# MATERIAL
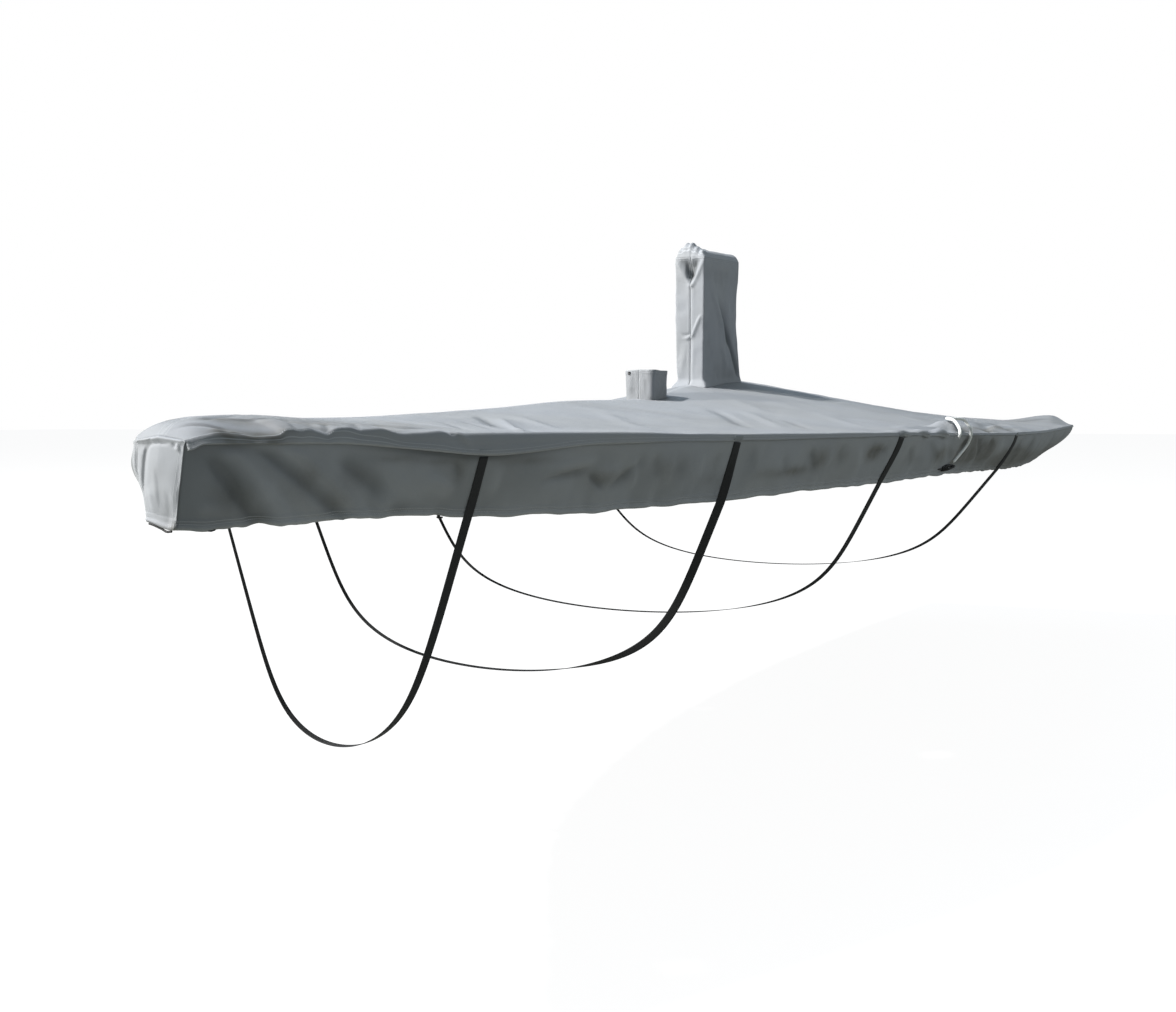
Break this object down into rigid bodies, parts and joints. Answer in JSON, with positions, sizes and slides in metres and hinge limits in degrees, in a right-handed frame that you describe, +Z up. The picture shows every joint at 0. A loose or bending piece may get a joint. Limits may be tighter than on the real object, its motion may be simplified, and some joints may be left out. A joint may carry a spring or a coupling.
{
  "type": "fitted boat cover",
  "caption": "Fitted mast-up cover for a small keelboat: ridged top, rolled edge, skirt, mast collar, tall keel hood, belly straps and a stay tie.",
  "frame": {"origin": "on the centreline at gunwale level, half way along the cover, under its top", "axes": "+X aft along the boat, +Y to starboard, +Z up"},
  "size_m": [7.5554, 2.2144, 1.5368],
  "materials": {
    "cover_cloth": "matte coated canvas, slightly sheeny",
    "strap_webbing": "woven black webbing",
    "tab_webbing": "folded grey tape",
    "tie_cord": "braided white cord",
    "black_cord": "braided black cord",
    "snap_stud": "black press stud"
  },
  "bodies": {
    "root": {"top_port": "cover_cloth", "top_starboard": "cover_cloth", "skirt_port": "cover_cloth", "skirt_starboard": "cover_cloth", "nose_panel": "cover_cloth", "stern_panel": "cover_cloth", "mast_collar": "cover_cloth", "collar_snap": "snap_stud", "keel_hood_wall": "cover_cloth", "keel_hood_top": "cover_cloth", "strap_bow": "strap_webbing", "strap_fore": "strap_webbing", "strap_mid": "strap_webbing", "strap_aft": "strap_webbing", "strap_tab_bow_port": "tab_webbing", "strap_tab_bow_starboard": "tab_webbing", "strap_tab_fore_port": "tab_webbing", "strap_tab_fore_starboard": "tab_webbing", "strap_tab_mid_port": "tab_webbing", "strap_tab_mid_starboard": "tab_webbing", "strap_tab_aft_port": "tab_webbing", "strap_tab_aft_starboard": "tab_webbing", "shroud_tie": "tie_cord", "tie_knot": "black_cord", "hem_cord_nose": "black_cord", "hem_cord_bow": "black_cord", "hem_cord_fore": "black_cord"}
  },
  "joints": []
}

# TASK BRIEF
Reproduce the full listing word for word.

# WRITTEN REPLY
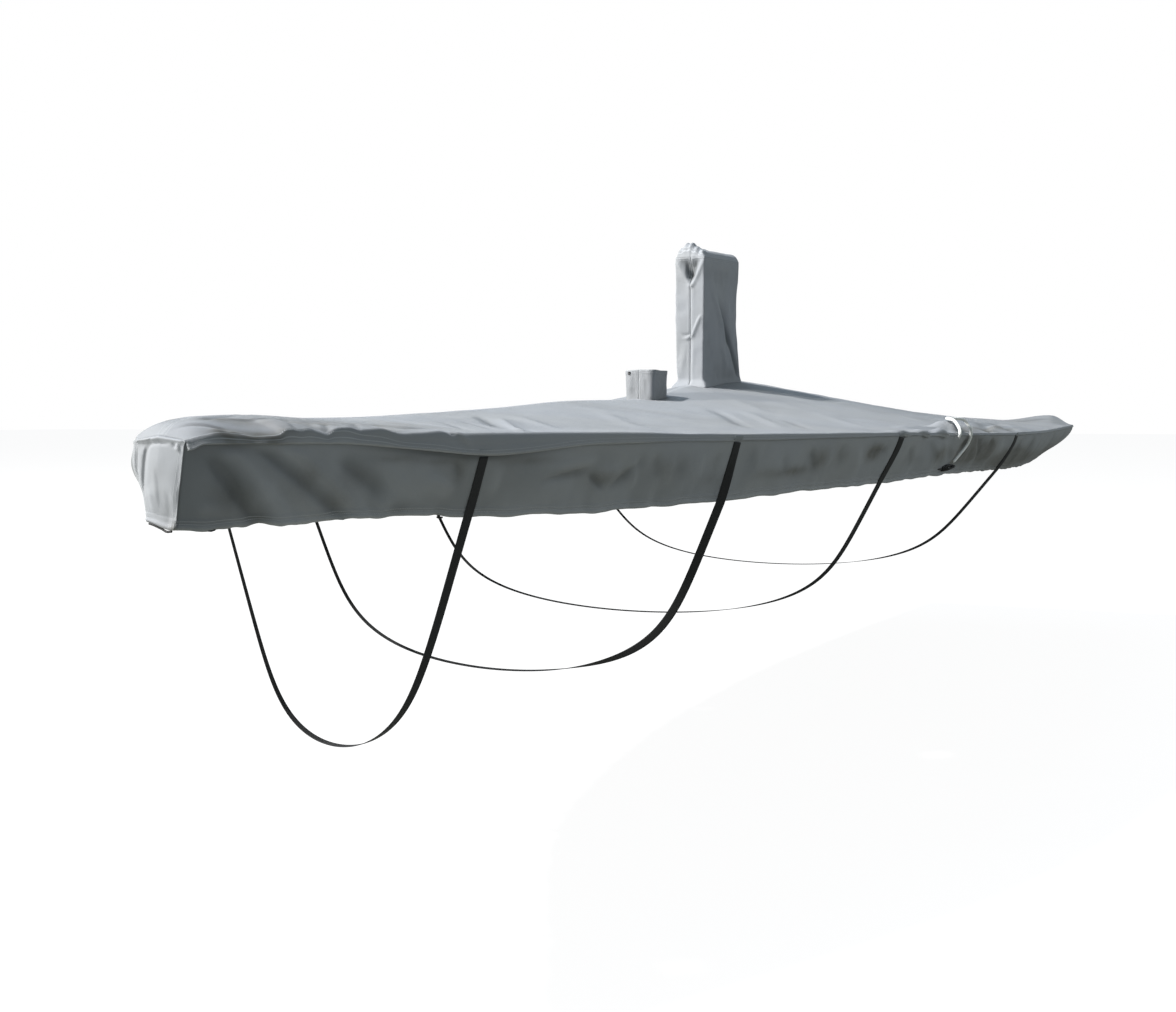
Break this object down into rigid bodies, parts and joints. Answer in JSON, with positions, sizes and slides in metres and hinge limits in degrees, in a right-handed frame that you describe, +Z up. The picture shows every joint at 0. A loose or bending piece may get a joint. Limits may be tighter than on the real object, its motion may be simplified, and some joints may be left out. A joint may carry a spring or a coupling.
{
  "type": "fitted boat cover",
  "caption": "Fitted mast-up cover for a small keelboat: ridged top, rolled edge, skirt, mast collar, tall keel hood, belly straps and a stay tie.",
  "frame": {"origin": "on the centreline at gunwale level, half way along the cover, under its top", "axes": "+X aft along the boat, +Y to starboard, +Z up"},
  "size_m": [7.5554, 2.2144, 1.5368],
  "materials": {
    "cover_cloth": "matte coated canvas, slightly sheeny",
    "strap_webbing": "woven black webbing",
    "tab_webbing": "folded grey tape",
    "tie_cord": "braided white cord",
    "black_cord": "braided black cord",
    "snap_stud": "black press stud"
  },
  "bodies": {
    "root": {"top_port": "cover_cloth", "top_starboard": "cover_cloth", "skirt_port": "cover_cloth", "skirt_starboard": "cover_cloth", "nose_panel": "cover_cloth", "stern_panel": "cover_cloth", "mast_collar": "cover_cloth", "collar_snap": "snap_stud", "keel_hood_wall": "cover_cloth", "keel_hood_top": "cover_cloth", "strap_bow": "strap_webbing", "strap_fore": "strap_webbing", "strap_mid": "strap_webbing", "strap_aft": "strap_webbing", "strap_tab_bow_port": "tab_webbing", "strap_tab_bow_starboard": "tab_webbing", "strap_tab_fore_port": "tab_webbing", "strap_tab_fore_starboard": "tab_webbing", "strap_tab_mid_port": "tab_webbing", "strap_tab_mid_starboard": "tab_webbing", "strap_tab_aft_port": "tab_webbing", "strap_tab_aft_starboard": "tab_webbing", "shroud_tie": "tie_cord", "tie_knot": "black_cord", "hem_cord_nose": "black_cord", "hem_cord_bow": "black_cord", "hem_cord_fore": "black_cord"}
  },
  "joints": []
}